On the software level, CloudMatrix-Infer adopts a fully peer-to-peer inference architecture, large-scale EP parallelism, Ascend-customized fused operators, and UB-driven disaggregated memory pools to maximize hardware efficiency.
This design makes high computing power, low latency, and controllable costs simultaneously possible. In short, with CloudMatrix384, cloud-based large model deployment solutions have become significantly more attractive.
The cloud allows for unified planning at the data center level, constructing specialized high-speed network topologies that break through the physical limitations of individual enterprises.
More importantly, the cloud supports elastic scaling. Enterprises can dynamically adjust resource scales according to business needs, expanding from dozens of cards to hundreds without modifying physical infrastructure.

Moreover, choosing the cloud means users do not need to find professional teams to handle complex issues such as model optimization, distributed training, and fault handling.
CloudMatrix384’s automated O&M design further reduces fault impact by 96%, keeping cluster fault recovery time for ten-thousand-card clusters within 5 minutes. This level of specialized operational capability is difficult for most enterprises to build independently.
More significantly, the cloud-based AI service model represented by CloudMatrix384 provides Chinese enterprises with a more realistic path for AI implementation.
For example, migrating DeepSeek-R1 from model adaptation to online launch took only 72 hours, compared to two weeks for traditional solutions, representing a significant efficiency improvement.
This advantage in cost and efficiency allows more enterprises to experiment with AI applications without bearing the risk of massive infrastructure investment.
CloudMatrix384 proves that domestic cloud solutions are not just “usable” but also possess competitive advantages in both performance and cost-effectiveness.
AI Infrastructure Is Being Redefined
CloudMatrix384 represents not only a stronger AI supercomputer but also a redefinition of “what constitutes AI infrastructure.”
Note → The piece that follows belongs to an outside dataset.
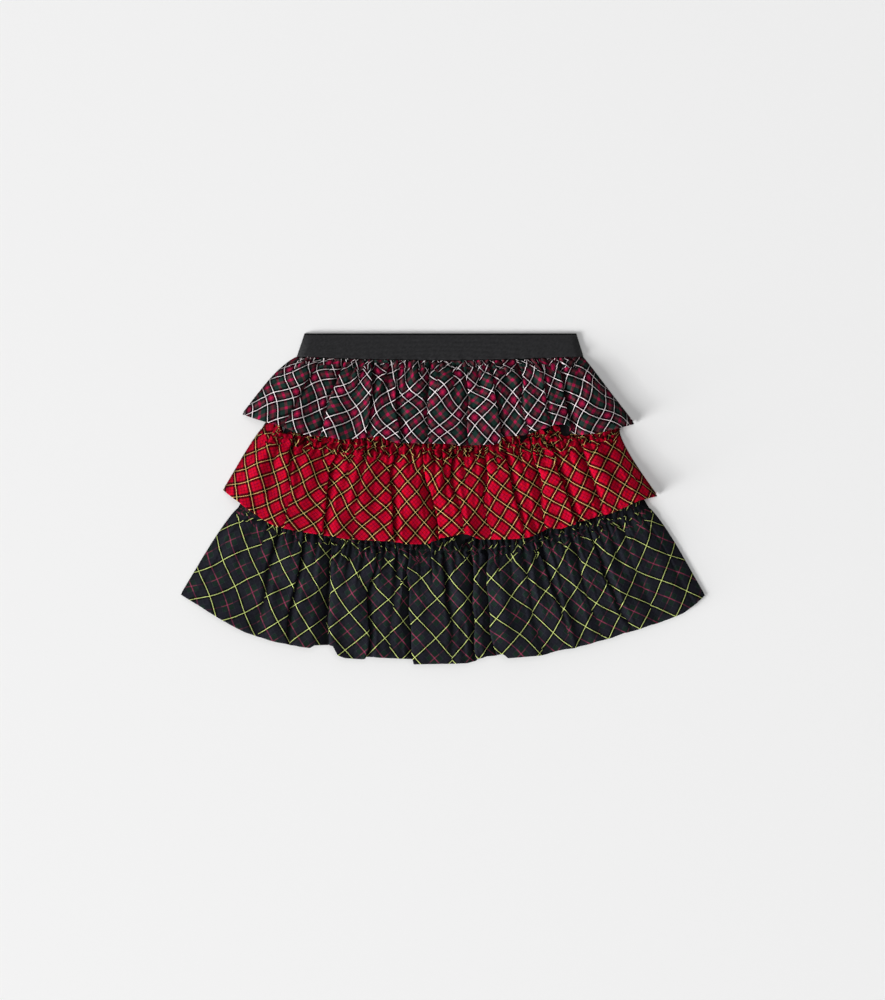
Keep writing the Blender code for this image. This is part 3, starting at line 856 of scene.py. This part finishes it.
def pull(points, rests, free):
    """One round of pulls, each kind of neighbour after the other."""
    for (down, right, share), rest in zip(PULLS, rests):
        first, other = neighbours(points, down, right)
        gap = points[other] - points[first]
        far = np.sqrt((gap * gap).sum(axis=-1)) + 1e-9
        error = 1 - rest / far
        if max(down, abs(right)) == BEND_RUN:
            error = np.minimum(error, 0)
        gap *= (0.5 * share * error)[:, :, None]
        points[first] += gap * free[first]
        points[other] -= gap * free[other]


def rest_lengths(points, places):
    """True distances on the flat cloth, as far as the drawn shape can be brought to them."""
    rests = []
    for down, right, _ in PULLS:
        first, other = neighbours(points, down, right)
        flat = np.linalg.norm(places[other] - places[first], axis=-1)
        drawn = np.linalg.norm(points[other] - points[first], axis=-1)
        rests.append(np.clip(flat, drawn * STRETCH_LIMITS[0], drawn * STRETCH_LIMITS[1]))
    return rests


def settle(points, places, downs, floor):
    """The panel after it has come to rest; floor is the lowest height of each row."""
    rests = rest_lengths(points, places)
    start, points = points, points.copy()
    rows, columns = points.shape[:2]
    edge = np.minimum(1, (1 - np.abs(np.linspace(-1, 1, columns))) / HELD_SIDE)
    free = np.outer(np.minimum(1, np.abs(downs) / HELD_TOP), edge)[:, :, None]
    keep = np.full((rows, 1), KEEP_PLACE)
    keep[-HEM_ROWS:, 0] = np.linspace(KEEP_PLACE, KEEP_HEM, HEM_ROWS)
    keep[downs < 0, 0] = KEEP_FRILL
    keep = np.concatenate([keep, keep, np.full((rows, 1), KEEP_HEIGHT)], axis=1)[:, None, :]
    keep = np.maximum(keep, (KEEP_SIDE * (1 - edge))[None, :, None])
    for count in range(ROUNDS):
        pull(points, rests, free)
        move = keep * (start - points)
        move[:, :, 2] -= WEIGHT
        points += move * free
        points[:, :, 2] = np.maximum(points[:, :, 2], np.minimum(floor[:, None], start[:, :, 2]))
        if count % HEAP_ROUNDS == 0:
            points = mix(points, lie_on_heap(points), free)
    moved = np.linalg.norm(points - start, axis=-1)
    print("settled: moved", round(float(moved.mean()), 2), "mm, at most",
          round(float(moved.max()), 1))
    return points


print("each point has", 2 * len(PULLS), "neighbours")

# %% [markdown]
# ### Creases
#
# The finest creases of gathered cotton are narrower than this mesh can hold, and little light gets
# into them. They could be painted darker by hand. Here shade is painted from the shape: each point
# is told how deep it lies below the cloth around it, as an attribute, and the material is painted
# darker there and a little lighter on crests.

# %% Creases and sheets
# Painted shade: a point deep in a crease gets a darker colour, one on a crest a lighter one.
CREASE_DEPTH = 3.2  # mm below the cloth around it that counts as the bottom of a crease
CREST_PAINTED_LIGHTER = -0.3  # the same for cloth that stands above what is around it, which gets a little painted highlight
AROUND = 3  # cells of the map
CLOTH_THICKNESS = 0.45


def blurred(grid):
    for axis in (0, 1):
        grid = sum(np.roll(grid, shift, axis) for shift in range(-AROUND, AROUND + 1))
    return grid


def depth_in_crease(points):
    """0 on open cloth, 1 deep in a crease and below 0 on a crest, for each point: its share of
    painted shade, or of painted highlight.
    """
    cells = map_cells(points)
    total, count = np.zeros_like(heap), np.zeros_like(heap)
    np.add.at(total, cells, points[:, :, 2])
    np.add.at(count, cells, 1.0)
    around = blurred(total) / np.maximum(1.0, blurred(count))
    return np.clip((around[cells] - points[:, :, 2]) / CREASE_DEPTH, CREST_PAINTED_LIGHTER, 1.0)


def sheet_object(name, points, flat, finish, thickness=CLOTH_THICKNESS, painted_shade_share=None):
    """A grid of points as a thin sheet. flat holds its faces' corners on the flat cloth, in mm."""
    rows, columns = points.shape[:2]
    corners = face_corners(np.arange(rows * columns).reshape(rows, columns))
    mesh = bpy.data.meshes.new(name)
    mesh.from_pydata((points.reshape(-1, 3) * MM).tolist(), [], corners.reshape(-1, 4).tolist())
    layer = mesh.uv_layers.new(name="flat_cloth")
    layer.uv.foreach_set("vector", (flat * MM).astype(np.float32).ravel())
    # This point attribute carries painted shade for creases and a little painted highlight for
    # crests.
    if painted_shade_share is not None:
        mesh.attributes.new("crease", "FLOAT", "POINT").data.foreach_set("value", painted_shade_share.ravel())
    mesh.materials.append(finish)
    mesh.shade_smooth()
    piece = put_in_scene(name, mesh)
    wall = piece.modifiers.new("cloth_thickness", "SOLIDIFY")
    wall.thickness = thickness * MM
    wall.offset = -1.0
    return piece


def declare(piece, node):
    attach(piece, "root")
    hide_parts(node)


print("cloth", CLOTH_THICKNESS, "mm thick")

# %% [markdown]
# ## Tartan
#
# Cotton yarn is dyed, woven as a twill and lightly brushed. To the eye it is matt, with faint
# diagonal ridges, slightly wavering lines and a colour that is uneven from yarn to yarn. One order
# of coloured threads, the sett, makes both the warp and the weft. Where two colours cross the eye
# mixes them, and a bright accent thread wins over the ground. A printed image would blur close up,
# so each sett is a table of stripes with real widths, turned into a colour ramp whose alpha says
# how much a stripe wins. It runs from one middle stripe to the next and back again. The strips are
# cut on the bias, at 45 degrees to the threads, so the checks stand on their points.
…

Technologically, it disrupts the past CPU-centric hierarchical design through UB, turning an entire super-node into a unified computing entity.
Looking to the future, Huawei’s paper outlines two development paths: on one hand, continuing to expand node scale; on the other, pursuing stronger decoupling.
Expanding scale is easy to understand: as LLM parameter sizes grow in the future, more tightly coupled computing resources will be required.
Decoupling can be viewed from both resource and application dimensions.
In terms of resources, CPU and NPU resources will physically separate into dedicated resource pools, moving from logical decoupling to physical decoupling to achieve better resource utilization.

In terms of applications, memory-intensive attention calculations during large model inference will be decoupled from the decoding path. Attention and expert components will also separate into independent execution services.
In summary, the authors depict a fully decoupled, adaptive, heterogeneous AI data center architecture. This architecture will further enhance scalability, flexibility, efficiency, and performance.
In the future, computing resources will no longer be fixed physical devices but abstract capabilities that can be dynamically orchestrated.
Through CloudMatrix384 and its future vision, we are witnessing yet another new technological iteration, as well as a profound transformation in the paradigm of AI data centers.